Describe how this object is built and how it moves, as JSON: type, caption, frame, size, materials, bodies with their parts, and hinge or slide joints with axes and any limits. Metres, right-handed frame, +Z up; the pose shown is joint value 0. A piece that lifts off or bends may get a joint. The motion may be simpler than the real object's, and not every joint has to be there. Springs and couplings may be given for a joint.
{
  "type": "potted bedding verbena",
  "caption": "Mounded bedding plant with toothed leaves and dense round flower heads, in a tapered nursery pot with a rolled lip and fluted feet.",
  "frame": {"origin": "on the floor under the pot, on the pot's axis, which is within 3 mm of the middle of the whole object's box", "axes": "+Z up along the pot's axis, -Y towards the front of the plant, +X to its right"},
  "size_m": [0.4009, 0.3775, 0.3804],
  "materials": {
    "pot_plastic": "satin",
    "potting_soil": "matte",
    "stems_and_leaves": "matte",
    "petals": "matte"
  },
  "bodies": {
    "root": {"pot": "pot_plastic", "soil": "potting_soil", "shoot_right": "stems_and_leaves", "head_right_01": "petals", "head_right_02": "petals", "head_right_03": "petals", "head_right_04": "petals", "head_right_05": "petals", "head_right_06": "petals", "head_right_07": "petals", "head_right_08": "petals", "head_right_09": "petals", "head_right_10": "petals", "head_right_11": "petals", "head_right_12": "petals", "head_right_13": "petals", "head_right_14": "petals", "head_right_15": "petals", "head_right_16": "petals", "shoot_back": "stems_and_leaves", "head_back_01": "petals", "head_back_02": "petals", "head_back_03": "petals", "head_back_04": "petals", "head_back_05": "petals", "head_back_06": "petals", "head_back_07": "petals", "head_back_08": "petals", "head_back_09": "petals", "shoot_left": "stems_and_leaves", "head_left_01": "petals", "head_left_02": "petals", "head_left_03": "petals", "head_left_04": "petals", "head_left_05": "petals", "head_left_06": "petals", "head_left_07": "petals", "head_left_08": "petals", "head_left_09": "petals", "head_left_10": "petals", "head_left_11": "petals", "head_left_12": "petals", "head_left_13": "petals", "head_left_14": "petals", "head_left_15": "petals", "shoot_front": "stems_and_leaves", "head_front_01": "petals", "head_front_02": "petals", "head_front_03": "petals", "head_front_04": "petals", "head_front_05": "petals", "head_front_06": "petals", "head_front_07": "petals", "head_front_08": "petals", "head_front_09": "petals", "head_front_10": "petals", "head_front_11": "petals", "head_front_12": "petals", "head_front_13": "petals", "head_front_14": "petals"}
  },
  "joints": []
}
· · · ·
◆ GIVEN REQUEST:
Count the lines of the data that contain the string "type", and reply with that number alone.

◆ RESPONSE TO THE EXERCISE:
2